Une autre mesure majeure à mon sens pour faciliter l’accueil des étrangers est « la langue ». Il serait intéressant d’avoir accès à des programmes communaux pour l’apprentissage de la langue arabe ou darija marocaine. Cela facilitera l’intégration et la connaissance de la culture locale et surtout de garder un lien non négligeable avec le Maroc, même au-delà de nos frontières, que ce soit pour du business, des investissements et autres… Parce qu’on le veuille ou non, au-delà du fait que nous venons certes avec des préjugés véhiculés par les médias internationaux ; nous sommes les premiers à défendre le Maroc dans nos pays respectifs.
Le Maroc se veut d’abord être un pays de transit. Il serait plus profitable de mettre les étrangers à profit dans la mesure du possible, que de les considérer comme une gêne dont il faut se débarrasser.

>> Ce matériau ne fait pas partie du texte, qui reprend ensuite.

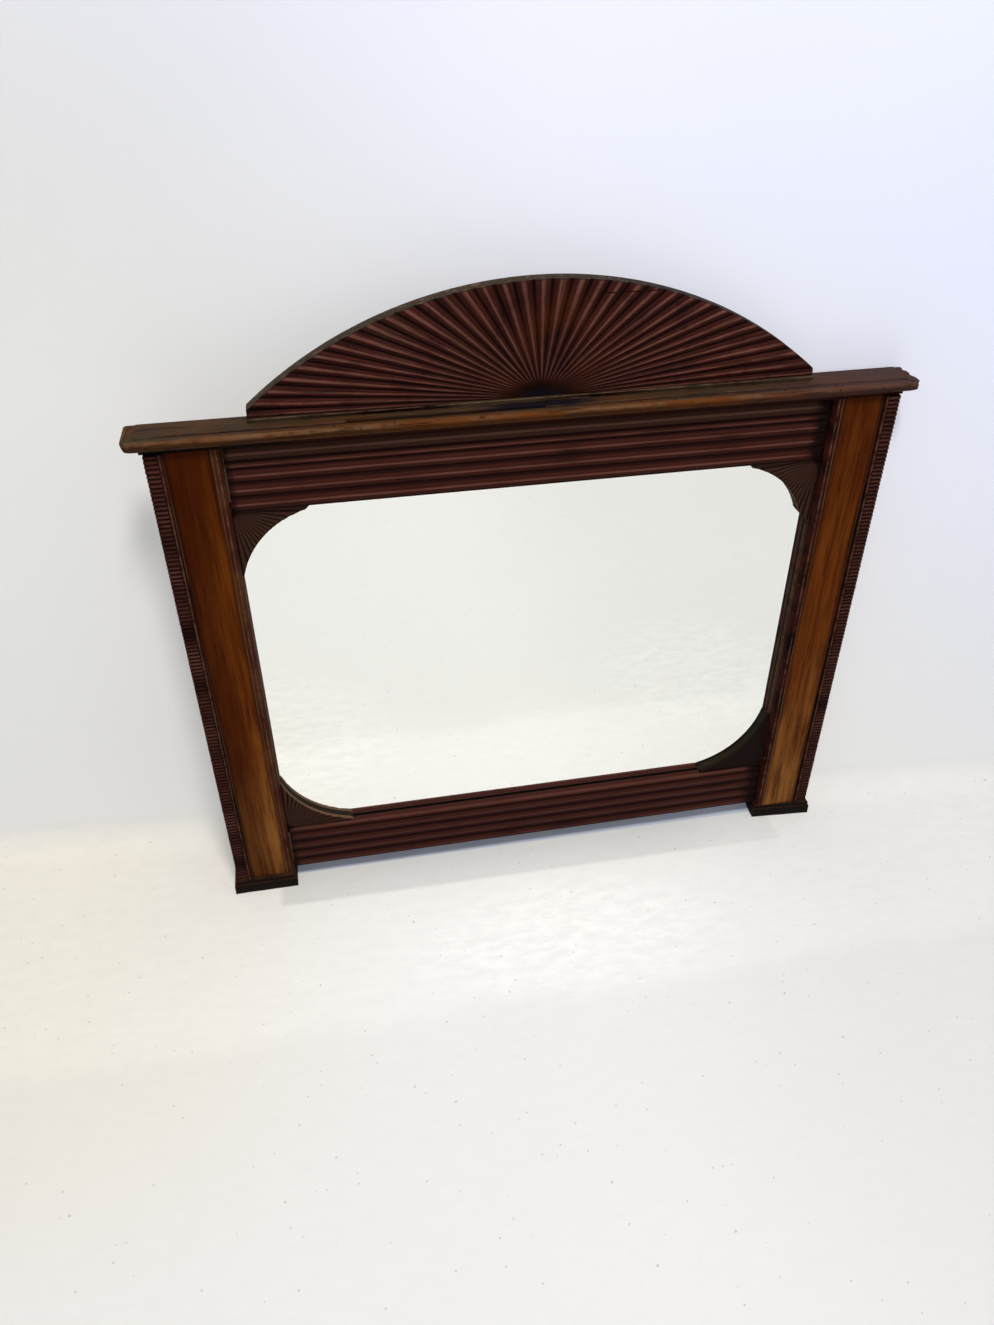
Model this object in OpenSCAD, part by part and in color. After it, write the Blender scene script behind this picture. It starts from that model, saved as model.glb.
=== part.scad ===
// Overmantel mirror with a sunburst pediment, in the art deco manner.
// Origin: middle of the footprint, on the floor. The glass faces -Y, +X is to the viewer's right,
// +Z is up. Millimetres.

/* [Frame] */
// Width over the two posts, outer side to outer side
frame_w = 1000; // [860:10:1300]
// Height from the floor to the top of the cornice
frame_h = 807; // [740:1:1000]
// Depth from the face of the ribbed strips to the back
frame_d = 50; // [48:1:60]
// Width of a post, from its outer side to the side of the reveal
post_w = 92; // [86:1:120]
// Height of each foot
foot_h = 26; // [22:1:45]

/* [Post facings] */
// Thickness of the strips laid on the post
facing_t = 11; // [9:0.5:14]
// Width of the ribbed strip
ribs_w = 17; // [12:0.5:22]
// Spacing of the cross ribs
rib_pitch = 6.2; // [5:0.1:9]
// Depth of the grooves between ribs
rib_depth = 1.4; // [0.6:0.1:2.5]
// Width of the bead beside the panel
bead_w = 5.5; // [4:0.5:8]
// How far the veneered panel lies behind the ribbed strip
panel_back = 5; // [3:0.5:7]
// Width of the inner edge strip
edge_w = 10; // [8:0.5:14]
// How far the front of the inner edge strip lies behind the ribbed strip
edge_back = 4; // [2:0.5:6]
// Width of the slope on the inner edge strip
edge_slope_w = 6; // [3:0.5:7]
// Depth of the slope on the inner edge strip
edge_slope_d = 7; // [3:0.5:8]

/* [Rails] */
// How far the reeds lie behind the ribbed strip
rail_back = 10; // [8:0.5:11]
// Height of one reed
reed_h = 20; // [17:0.5:24]
// Depth of the grooves between reeds
reed_depth = 3.5; // [1.5:0.5:5]
// Reeds on the top rail
top_reeds = 3; // [2:1:4]
// Reeds on the bottom rail
bottom_reeds = 4; // [3:1:5]
// How far the bottom rail lies above the feet
rail_rise = 6; // [0:1:12]
// Height cut away from the lowest reed
bottom_reed_cut = 4.5; // [0:0.5:8]
// Height of the flat cap over the bottom reeds
bottom_cap_h = 5.5; // [2:0.5:8]
// Height of the small bead over the top reeds
rail_bead_h = 8.5; // [5:0.5:12]
// Height of the broad frieze reed
frieze_h = 23; // [16:0.5:30]
// Gap between the end of a reeded facing and the post
rail_end_gap = 3; // [1:0.5:5]

/* [Sight edge and glass] */
// Depth from the ribbed strip to the front of the sight fillet
fillet_front = 24; // [22:0.5:28]
// Thickness of the sight fillet
fillet_t = 6; // [5:0.5:10]
// Height of the sight fillet along a rail
fillet_h = 10; // [8:0.5:14]
// How far the sight fillet stands out of the reveal
fillet_out = 1; // [0.5:0.5:3]
// Thickness of the glass
glass_t = 4; // [3:0.5:5]
// Space round the edge of the glass
glass_gap = 3; // [2:0.5:4]
// Space between the cap of the bottom rail and the glass
cap_gap = 2; // [1:0.5:3]
// Thickness of the packing sheet behind the glass
sheet_t = 1.5; // [1:0.5:3]
// Thickness of the backboards
board_t = 6; // [5:0.5:8]
// How far the backboards lie over the frame
board_lap = 12; // [10:1:16]

/* [Corner fans] */
// Top left: legs along the rail and the post, then centre (across, up) and radius of the sweep
top_left_fan = [102, 101, 127.5, 134.5, 130.5]; // [60:0.5:160]
// Top right, the same five sizes
top_right_fan = [106, 101, 129.5, 123, 120]; // [60:0.5:160]
// Bottom left, the same five sizes
bottom_left_fan = [107, 98, 133.5, 140, 139]; // [60:0.5:160]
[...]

Est-ce que, d’après vous, la communauté des migrants subsahariens au Maroc peut-elle même contribuer à améliorer sa condition, par exemple en se structurant autour de représentants comme des associations qui pourraient faire parvenir les doléances aux élus ?
Il existe des structures et associations, structurées et représentatives, qui existent depuis plusieurs années qui essaient tant bien que mal de faciliter la cohabitation et l’accueil des migrants.
La question étant est-ce que ces élus ont la volonté de rencontrer ces structures déjà en place, pour discuter et voir dans quelles mesures favoriser l’intégration.
Les décisions sont prises sans les concernés, et les associations sont juste utilisées comme des points de relais informatifs pour faire passer des décisions déjà prises sans leur contribution.